On the other side of the room, in opposite corners, will stand the two voting machines. They're the computer kinds, which always makes me nervous, but they are easy to read and understand.

For a moment, I'll stand there, remembering how, two years ago, I was a terrified Marine mom whose son was fighting in a war I opposed when I first read a speech given by Sen. Barack Obama, about how he opposed the war, too. I'll remember how I put my head down then and sobbed because, until that moment, I'd felt so alone, so helpless, so powerless.

I'll remember how I'd read his two books, cried some more, and jumped on board his campaign as soon as he declared his candidacy on a cold winter's day in 2007.

I'll think about how hard I worked through the months for him through a grueling primary season and an emotionally exhausting election season, how I quit working full-time as an author and turned all my energies, talents, and skills to getting this man elected, while my son fought yet again in Iraq and our family sent two of our nephews into war four more times.

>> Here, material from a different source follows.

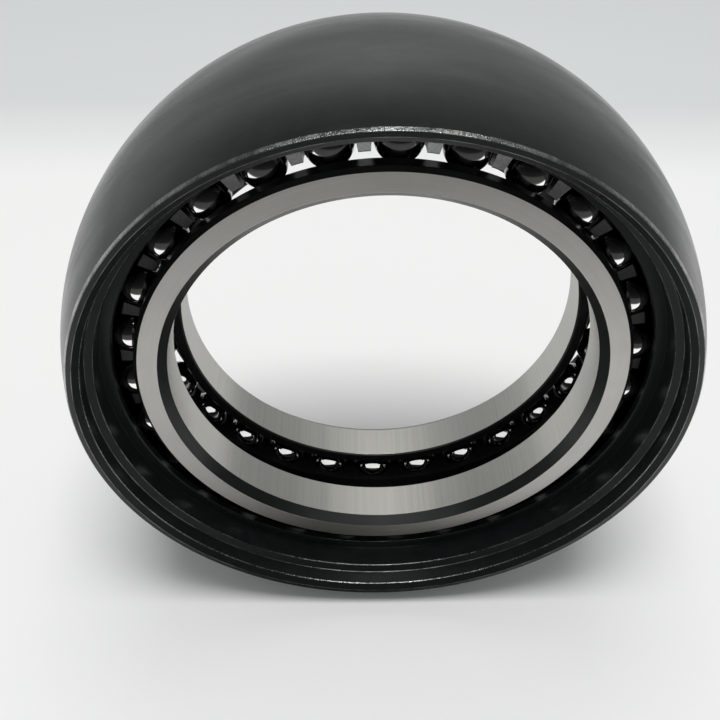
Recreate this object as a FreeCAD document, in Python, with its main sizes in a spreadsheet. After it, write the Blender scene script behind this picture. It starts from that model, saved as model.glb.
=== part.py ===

I will know how, slowly through the months, even with the frustrations and the aggravations and the campaign fatigue...for the first time, I felt hope.

I felt empowered.

I did not feel helpless anymore.

I'll cast my vote for Barack Obama, (as will everyone else in my family, including my son) and I'll walk out of there into the windy West Texas sunshine with tears in my eyes and my head held high, and I will know that what Obama says is absolutely true, no matter who you are, where you live, how you volunteer, or where you place your vote:

One voice DOES matter.

And one person CAN change the world.